I have the following question. Suppose that X and Y are independent and f(x,y) is nonnegative. Put g(x)=E[f(x,Y)] and show E[g(X)]=E[f(X,Y)]. Show more generally that Integral over X in A of g(X) dP = Integral over X in A of f(X,Y) dP. Extend to f that may be negative. I've had no issues, except with the extension to negative f part. Any suggestions?

2. ## Re: Expected Value Question

Hello,

I suggest you write the expectations with respect to which rv you consider it : $E_X[m(X)]=\int m(x) ~dP_X$ for example.

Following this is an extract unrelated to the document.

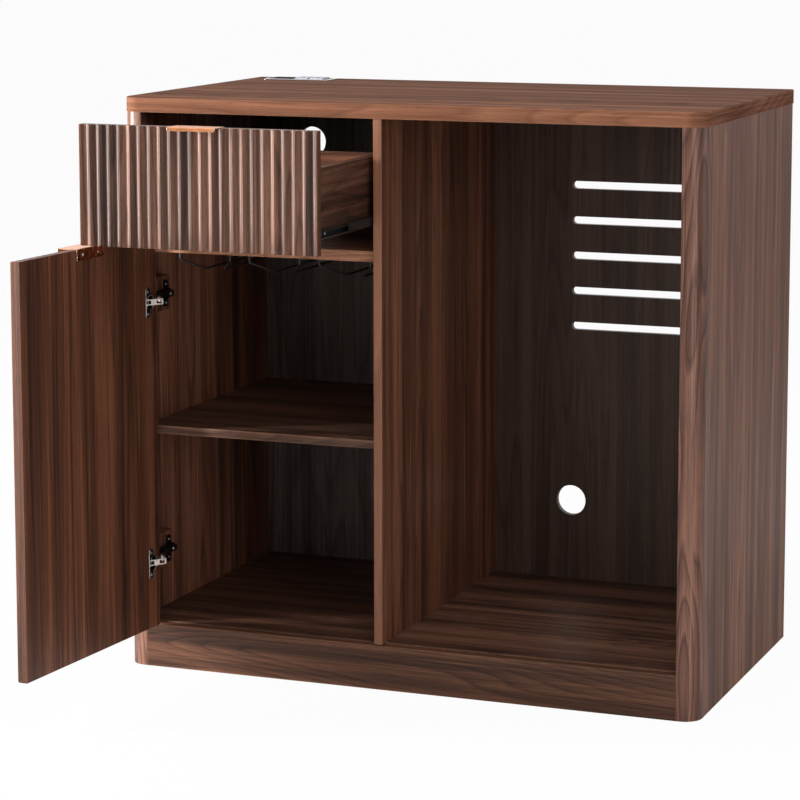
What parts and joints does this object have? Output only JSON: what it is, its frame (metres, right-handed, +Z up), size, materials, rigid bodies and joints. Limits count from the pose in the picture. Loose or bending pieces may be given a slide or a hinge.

So we actually have $g(x)=E_Y[f(x,Y)]$, we want to prove that $E_X[g(X)]=E_{(X,Y)}[f(X,Y)]$

But $E_X[g(X)]=E_X[E_Y[f(X,Y]]=E_X\left[\int_\Omega f(X,y) ~dP_Y\right]=\int_\Omega \int_\Omega f(x,y)~dP_Y dP_X$

And we also have $E_{(X,Y)}[f(X,Y)]=\int_{\Omega^2} f(x,y)~dP_{(X,Y)}$
But since X and Y are independent, $dP_{(X,Y)}=dP_X dP_Y$
So $E_{(X,Y)}[f(X,Y)]=\int_\Omega \int_\Omega f(x,y) ~dP_Y dP_X$
(I think this is where the positiveness of f intervenes, in order to apply Fubini's theorem)

And hence the equality.